_SET EXERCISE_
For the material that follows, return exactly the lines from the one with "side_gap = 0.8" through the one with "obj.data.transform(world)", both ends included.

=-=-=

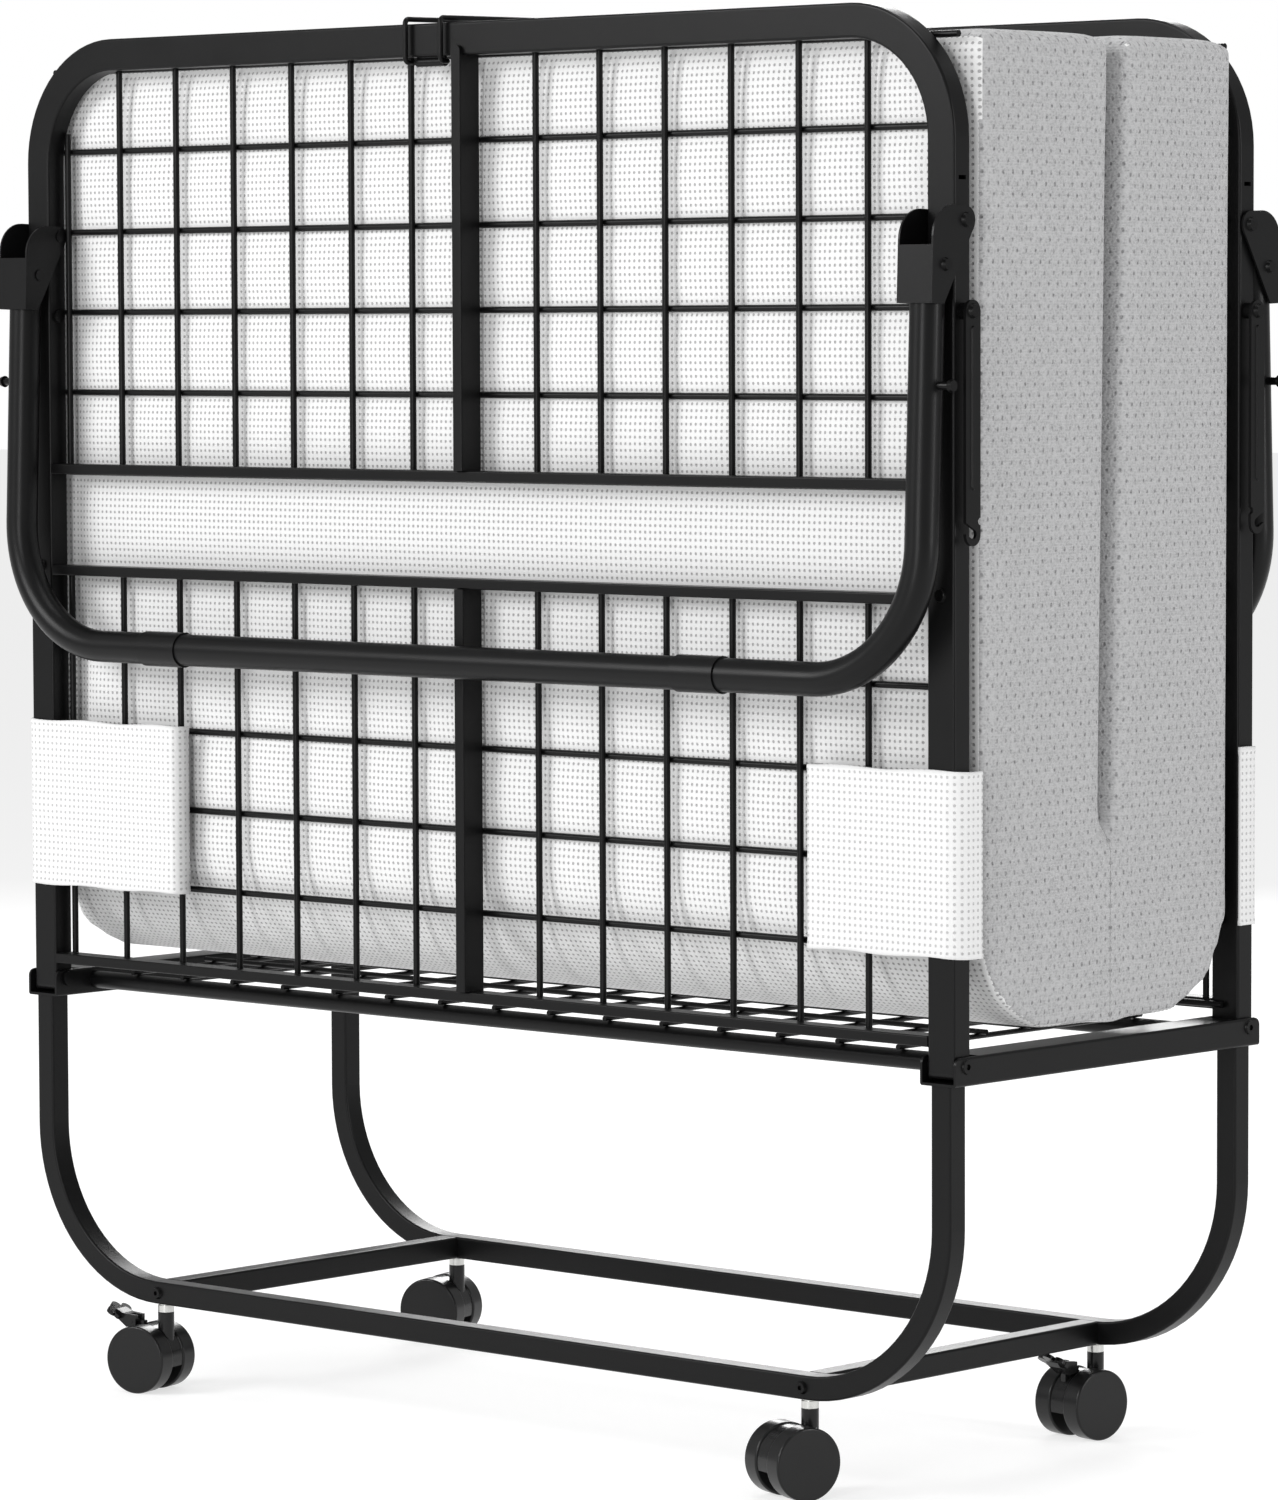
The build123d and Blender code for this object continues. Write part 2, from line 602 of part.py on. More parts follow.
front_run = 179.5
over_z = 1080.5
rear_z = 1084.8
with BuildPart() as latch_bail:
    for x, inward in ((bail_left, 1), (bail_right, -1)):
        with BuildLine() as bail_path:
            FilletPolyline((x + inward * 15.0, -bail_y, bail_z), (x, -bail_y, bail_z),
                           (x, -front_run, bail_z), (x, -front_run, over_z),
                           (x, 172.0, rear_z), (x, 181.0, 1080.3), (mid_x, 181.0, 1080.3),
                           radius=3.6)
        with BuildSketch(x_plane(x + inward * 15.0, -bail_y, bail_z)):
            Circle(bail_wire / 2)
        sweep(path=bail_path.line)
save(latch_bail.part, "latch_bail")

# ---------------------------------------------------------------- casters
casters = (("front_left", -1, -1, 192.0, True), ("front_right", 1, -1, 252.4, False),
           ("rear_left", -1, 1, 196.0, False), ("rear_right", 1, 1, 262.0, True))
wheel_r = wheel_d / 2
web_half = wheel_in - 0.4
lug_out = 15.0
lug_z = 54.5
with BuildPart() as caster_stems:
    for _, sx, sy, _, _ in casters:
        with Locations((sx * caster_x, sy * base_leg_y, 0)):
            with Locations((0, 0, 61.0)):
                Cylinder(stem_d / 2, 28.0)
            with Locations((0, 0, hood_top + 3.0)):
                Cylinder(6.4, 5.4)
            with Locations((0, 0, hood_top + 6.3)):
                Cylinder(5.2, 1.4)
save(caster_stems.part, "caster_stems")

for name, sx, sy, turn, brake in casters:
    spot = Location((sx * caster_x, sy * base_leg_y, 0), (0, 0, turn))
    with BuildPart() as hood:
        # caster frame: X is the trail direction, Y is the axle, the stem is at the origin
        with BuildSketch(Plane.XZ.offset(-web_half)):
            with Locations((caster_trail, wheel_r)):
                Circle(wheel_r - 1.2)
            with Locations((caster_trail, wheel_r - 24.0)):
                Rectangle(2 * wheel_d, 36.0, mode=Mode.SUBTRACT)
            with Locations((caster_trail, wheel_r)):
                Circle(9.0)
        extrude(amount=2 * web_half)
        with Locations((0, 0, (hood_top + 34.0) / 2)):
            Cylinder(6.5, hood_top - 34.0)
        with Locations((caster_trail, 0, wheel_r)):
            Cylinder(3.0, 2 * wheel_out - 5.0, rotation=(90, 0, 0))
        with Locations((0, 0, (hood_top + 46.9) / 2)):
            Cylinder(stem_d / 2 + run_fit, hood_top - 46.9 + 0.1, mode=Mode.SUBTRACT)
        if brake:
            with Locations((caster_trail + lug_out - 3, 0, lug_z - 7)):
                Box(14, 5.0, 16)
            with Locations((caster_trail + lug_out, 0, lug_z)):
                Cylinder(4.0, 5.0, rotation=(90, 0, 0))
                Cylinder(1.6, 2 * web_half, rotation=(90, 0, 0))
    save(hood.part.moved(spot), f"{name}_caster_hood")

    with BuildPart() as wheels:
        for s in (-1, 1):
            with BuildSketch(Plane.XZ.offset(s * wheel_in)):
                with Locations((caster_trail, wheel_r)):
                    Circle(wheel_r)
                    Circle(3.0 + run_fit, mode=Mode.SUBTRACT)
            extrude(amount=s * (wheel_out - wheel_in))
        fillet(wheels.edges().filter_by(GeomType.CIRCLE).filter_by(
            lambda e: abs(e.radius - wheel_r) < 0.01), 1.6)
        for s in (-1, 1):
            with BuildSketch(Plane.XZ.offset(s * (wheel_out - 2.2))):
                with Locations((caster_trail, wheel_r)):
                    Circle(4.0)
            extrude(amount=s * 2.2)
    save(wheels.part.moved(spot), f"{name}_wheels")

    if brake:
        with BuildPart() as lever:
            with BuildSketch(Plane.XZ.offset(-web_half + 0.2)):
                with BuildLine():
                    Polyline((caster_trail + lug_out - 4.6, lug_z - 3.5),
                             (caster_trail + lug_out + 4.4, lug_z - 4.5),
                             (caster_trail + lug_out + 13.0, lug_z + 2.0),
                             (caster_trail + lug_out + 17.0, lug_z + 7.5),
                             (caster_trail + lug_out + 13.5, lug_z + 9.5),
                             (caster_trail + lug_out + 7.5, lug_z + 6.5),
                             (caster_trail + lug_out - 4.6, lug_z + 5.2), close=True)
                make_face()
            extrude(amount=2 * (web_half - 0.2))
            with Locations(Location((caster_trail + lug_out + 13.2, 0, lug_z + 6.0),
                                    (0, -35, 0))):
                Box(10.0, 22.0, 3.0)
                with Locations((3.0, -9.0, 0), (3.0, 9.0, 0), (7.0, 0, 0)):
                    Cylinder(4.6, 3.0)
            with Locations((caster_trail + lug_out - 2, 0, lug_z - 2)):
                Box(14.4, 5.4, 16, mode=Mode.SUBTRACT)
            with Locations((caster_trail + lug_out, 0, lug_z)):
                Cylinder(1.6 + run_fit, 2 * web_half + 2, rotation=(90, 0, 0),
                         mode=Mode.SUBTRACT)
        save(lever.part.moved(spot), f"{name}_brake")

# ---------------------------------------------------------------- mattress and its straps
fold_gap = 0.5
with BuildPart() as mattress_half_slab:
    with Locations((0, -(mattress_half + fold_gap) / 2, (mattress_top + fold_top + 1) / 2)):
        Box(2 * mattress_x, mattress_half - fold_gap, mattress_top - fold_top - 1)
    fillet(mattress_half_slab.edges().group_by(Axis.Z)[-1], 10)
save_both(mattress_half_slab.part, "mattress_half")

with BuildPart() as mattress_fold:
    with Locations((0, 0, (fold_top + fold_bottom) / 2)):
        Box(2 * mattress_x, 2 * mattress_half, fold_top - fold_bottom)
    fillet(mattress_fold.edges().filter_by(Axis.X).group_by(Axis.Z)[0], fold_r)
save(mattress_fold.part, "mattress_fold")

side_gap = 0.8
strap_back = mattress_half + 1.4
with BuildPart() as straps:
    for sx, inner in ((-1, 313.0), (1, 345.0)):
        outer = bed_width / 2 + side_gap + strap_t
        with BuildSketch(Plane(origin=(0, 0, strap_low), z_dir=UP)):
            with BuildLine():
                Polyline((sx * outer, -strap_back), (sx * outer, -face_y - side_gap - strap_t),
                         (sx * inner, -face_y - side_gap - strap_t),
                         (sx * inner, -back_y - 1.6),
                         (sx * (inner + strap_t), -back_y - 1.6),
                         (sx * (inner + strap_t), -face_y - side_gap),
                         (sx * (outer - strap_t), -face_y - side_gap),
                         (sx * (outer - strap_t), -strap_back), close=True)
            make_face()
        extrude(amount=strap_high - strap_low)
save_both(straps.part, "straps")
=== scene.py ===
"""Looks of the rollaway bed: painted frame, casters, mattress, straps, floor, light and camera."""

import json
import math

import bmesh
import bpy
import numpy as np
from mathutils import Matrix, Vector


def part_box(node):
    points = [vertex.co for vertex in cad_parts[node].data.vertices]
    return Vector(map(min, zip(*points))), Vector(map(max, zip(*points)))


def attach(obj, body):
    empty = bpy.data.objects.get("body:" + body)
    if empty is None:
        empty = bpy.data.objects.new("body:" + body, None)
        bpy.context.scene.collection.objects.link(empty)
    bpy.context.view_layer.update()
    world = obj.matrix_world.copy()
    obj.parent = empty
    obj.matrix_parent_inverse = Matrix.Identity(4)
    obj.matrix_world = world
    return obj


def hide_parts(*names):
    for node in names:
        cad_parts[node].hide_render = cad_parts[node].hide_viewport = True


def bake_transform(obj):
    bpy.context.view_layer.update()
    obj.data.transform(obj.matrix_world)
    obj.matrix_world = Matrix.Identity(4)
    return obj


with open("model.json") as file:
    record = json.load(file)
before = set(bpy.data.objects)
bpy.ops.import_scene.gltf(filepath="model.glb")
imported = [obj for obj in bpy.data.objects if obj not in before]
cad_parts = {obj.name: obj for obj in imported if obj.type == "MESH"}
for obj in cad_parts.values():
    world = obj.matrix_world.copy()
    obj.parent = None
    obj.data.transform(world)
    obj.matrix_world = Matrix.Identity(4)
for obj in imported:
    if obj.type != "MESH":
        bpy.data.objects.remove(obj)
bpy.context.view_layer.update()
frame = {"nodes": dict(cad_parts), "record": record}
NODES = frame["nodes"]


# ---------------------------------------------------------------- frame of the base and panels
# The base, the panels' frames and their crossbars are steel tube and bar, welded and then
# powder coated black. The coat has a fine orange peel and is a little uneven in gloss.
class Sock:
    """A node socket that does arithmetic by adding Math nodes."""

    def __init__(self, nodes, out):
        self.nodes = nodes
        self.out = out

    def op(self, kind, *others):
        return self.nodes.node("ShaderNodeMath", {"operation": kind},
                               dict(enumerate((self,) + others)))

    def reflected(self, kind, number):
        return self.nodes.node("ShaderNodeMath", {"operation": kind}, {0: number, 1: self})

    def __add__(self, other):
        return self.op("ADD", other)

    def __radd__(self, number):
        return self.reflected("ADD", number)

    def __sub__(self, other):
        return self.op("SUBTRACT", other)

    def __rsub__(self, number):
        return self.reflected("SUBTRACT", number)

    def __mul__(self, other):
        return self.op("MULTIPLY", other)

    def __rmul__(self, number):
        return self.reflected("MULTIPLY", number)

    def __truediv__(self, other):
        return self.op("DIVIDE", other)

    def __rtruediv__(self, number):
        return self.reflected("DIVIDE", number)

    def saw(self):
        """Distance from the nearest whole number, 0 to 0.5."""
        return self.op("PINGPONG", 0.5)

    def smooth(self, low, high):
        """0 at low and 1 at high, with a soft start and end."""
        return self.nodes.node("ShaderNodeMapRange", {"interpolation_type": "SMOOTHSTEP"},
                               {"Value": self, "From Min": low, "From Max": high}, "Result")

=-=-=

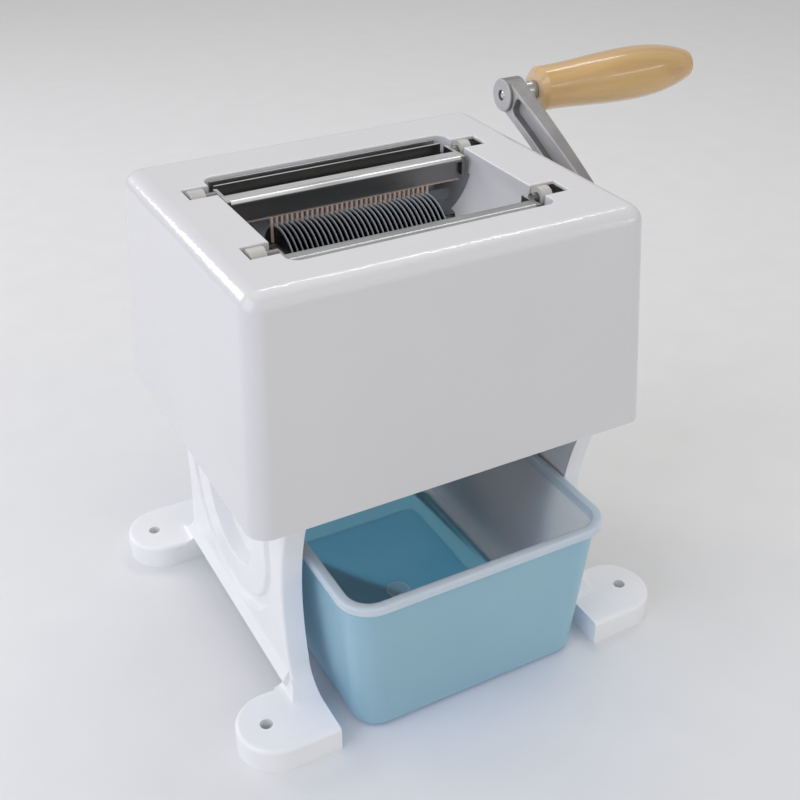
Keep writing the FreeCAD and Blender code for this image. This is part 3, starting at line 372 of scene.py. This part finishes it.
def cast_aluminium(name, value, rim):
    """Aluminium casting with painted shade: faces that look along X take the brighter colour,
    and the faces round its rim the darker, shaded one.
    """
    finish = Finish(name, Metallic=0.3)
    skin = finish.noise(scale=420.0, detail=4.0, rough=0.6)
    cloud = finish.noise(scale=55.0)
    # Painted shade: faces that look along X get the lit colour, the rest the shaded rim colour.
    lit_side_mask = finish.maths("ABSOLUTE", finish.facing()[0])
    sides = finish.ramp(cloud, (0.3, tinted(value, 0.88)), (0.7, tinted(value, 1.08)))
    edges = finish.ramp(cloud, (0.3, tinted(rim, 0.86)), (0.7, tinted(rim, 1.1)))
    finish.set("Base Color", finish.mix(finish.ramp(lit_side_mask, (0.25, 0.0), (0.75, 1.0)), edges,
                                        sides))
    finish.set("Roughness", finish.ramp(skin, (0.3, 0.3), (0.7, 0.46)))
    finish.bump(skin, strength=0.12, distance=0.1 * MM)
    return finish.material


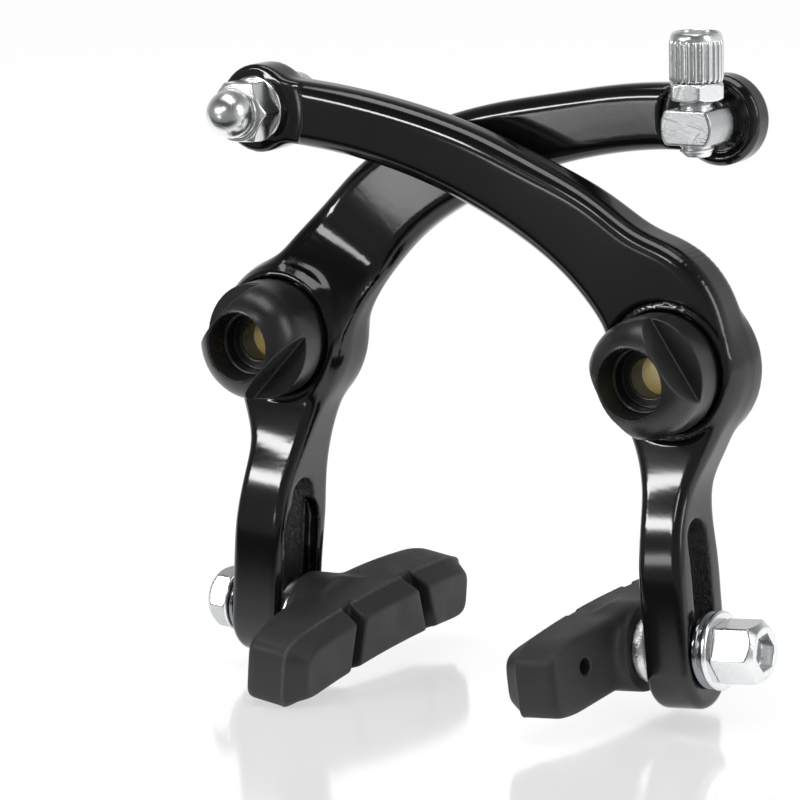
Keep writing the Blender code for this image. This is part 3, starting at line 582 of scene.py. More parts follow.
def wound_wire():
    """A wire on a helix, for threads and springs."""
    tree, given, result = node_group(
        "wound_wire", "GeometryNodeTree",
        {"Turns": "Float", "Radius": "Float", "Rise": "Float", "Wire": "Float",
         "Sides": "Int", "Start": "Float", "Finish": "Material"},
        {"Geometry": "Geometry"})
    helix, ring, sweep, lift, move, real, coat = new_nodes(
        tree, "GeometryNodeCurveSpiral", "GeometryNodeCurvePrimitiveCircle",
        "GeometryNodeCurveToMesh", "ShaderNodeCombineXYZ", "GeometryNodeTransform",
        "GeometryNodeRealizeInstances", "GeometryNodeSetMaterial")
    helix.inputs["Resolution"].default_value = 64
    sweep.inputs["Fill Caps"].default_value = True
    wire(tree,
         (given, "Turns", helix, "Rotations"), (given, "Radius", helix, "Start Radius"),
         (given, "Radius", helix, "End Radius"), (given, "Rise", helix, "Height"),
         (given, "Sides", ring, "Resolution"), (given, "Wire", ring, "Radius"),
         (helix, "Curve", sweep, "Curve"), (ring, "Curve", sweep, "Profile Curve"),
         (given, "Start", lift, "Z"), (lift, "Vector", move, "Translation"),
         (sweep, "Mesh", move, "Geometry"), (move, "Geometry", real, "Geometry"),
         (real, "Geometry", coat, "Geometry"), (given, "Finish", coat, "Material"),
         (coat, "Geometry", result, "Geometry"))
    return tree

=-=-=

_PROBLEM SOLUTION_
side_gap = 0.8
strap_back = mattress_half + 1.4
with BuildPart() as straps:
    for sx, inner in ((-1, 313.0), (1, 345.0)):
        outer = bed_width / 2 + side_gap + strap_t
        with BuildSketch(Plane(origin=(0, 0, strap_low), z_dir=UP)):
            with BuildLine():
                Polyline((sx * outer, -strap_back), (sx * outer, -face_y - side_gap - strap_t),
                         (sx * inner, -face_y - side_gap - strap_t),
                         (sx * inner, -back_y - 1.6),
                         (sx * (inner + strap_t), -back_y - 1.6),
                         (sx * (inner + strap_t), -face_y - side_gap),
                         (sx * (outer - strap_t), -face_y - side_gap),
                         (sx * (outer - strap_t), -strap_back), close=True)
            make_face()
        extrude(amount=strap_high - strap_low)
save_both(straps.part, "straps")
=== scene.py ===
"""Looks of the rollaway bed: painted frame, casters, mattress, straps, floor, light and camera."""

import json
import math

import bmesh
import bpy
import numpy as np
from mathutils import Matrix, Vector


def part_box(node):
    points = [vertex.co for vertex in cad_parts[node].data.vertices]
    return Vector(map(min, zip(*points))), Vector(map(max, zip(*points)))


def attach(obj, body):
    empty = bpy.data.objects.get("body:" + body)
    if empty is None:
        empty = bpy.data.objects.new("body:" + body, None)
        bpy.context.scene.collection.objects.link(empty)
    bpy.context.view_layer.update()
    world = obj.matrix_world.copy()
    obj.parent = empty
    obj.matrix_parent_inverse = Matrix.Identity(4)
    obj.matrix_world = world
    return obj


def hide_parts(*names):
    for node in names:
        cad_parts[node].hide_render = cad_parts[node].hide_viewport = True


def bake_transform(obj):
    bpy.context.view_layer.update()
    obj.data.transform(obj.matrix_world)
    obj.matrix_world = Matrix.Identity(4)
    return obj


with open("model.json") as file:
    record = json.load(file)
before = set(bpy.data.objects)
bpy.ops.import_scene.gltf(filepath="model.glb")
imported = [obj for obj in bpy.data.objects if obj not in before]
cad_parts = {obj.name: obj for obj in imported if obj.type == "MESH"}
for obj in cad_parts.values():
    world = obj.matrix_world.copy()
    obj.parent = None
    obj.data.transform(world)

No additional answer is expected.